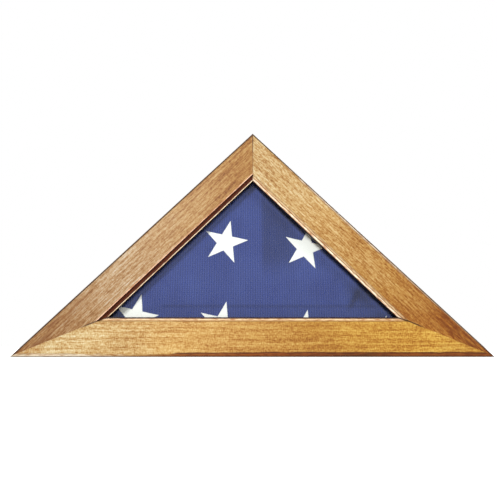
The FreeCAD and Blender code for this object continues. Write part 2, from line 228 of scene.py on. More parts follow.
def rail_wood(name, seed, turn, reach, half_length, mitres, tones, weights, tips, inner_band,
              rim, rim_width, rim_line, outline_width):
    """The finish of one rail; its widths and depths are in millimetres.

    mitres has the half-angle and darkness of the joint at each end. tips has the darker stretches, as
    (colour, share of the length where it starts, share where it is full, cover). inner_band has
    colour stops by distance from the outer edge, which paint light and shade on the cove, the lip and
    the gap. rim has the outer edge's strip of wear with painted light and shade, as (share of the
    length, colour, share of rim_width), and rim_line is how dark the painted shade line beside it is.
    """
    made, tree = material(name)
    place = along_the_grain(tree, turn, reach)
    wood, figure, share = stained_grain(tree, place, half_length, tones, weights, seed)
    axes = add(tree, "SeparateXYZ", (place,))
    along, depth, inset = axes.outputs["X"], axes.outputs["Y"], axes.outputs["Z"]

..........

Every line of the material must be returned exactly as it appears.

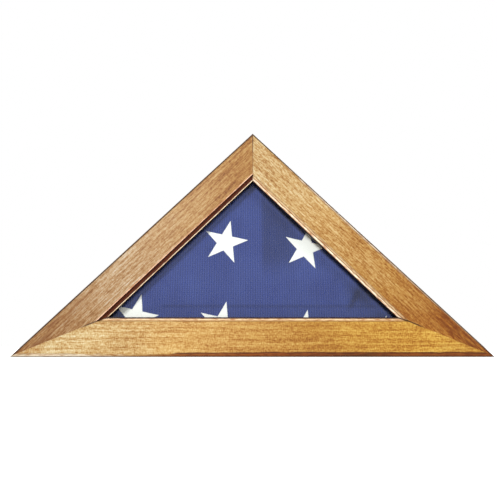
The FreeCAD and Blender code for this object continues. Write part 2, from line 228 of scene.py on. More parts follow.
def rail_wood(name, seed, turn, reach, half_length, mitres, tones, weights, tips, inner_band,
              rim, rim_width, rim_line, outline_width):
    """The finish of one rail; its widths and depths are in millimetres.

    mitres has the half-angle and darkness of the joint at each end. tips has the darker stretches, as
    (colour, share of the length where it starts, share where it is full, cover). inner_band has
    colour stops by distance from the outer edge, which paint light and shade on the cove, the lip and
    the gap. rim has the outer edge's strip of wear with painted light and shade, as (share of the
    length, colour, share of rim_width), and rim_line is how dark the painted shade line beside it is.
    """
    made, tree = material(name)
    place = along_the_grain(tree, turn, reach)
    wood, figure, share = stained_grain(tree, place, half_length, tones, weights, seed)
    axes = add(tree, "SeparateXYZ", (place,))
    along, depth, inset = axes.outputs["X"], axes.outputs["Y"], axes.outputs["Z"]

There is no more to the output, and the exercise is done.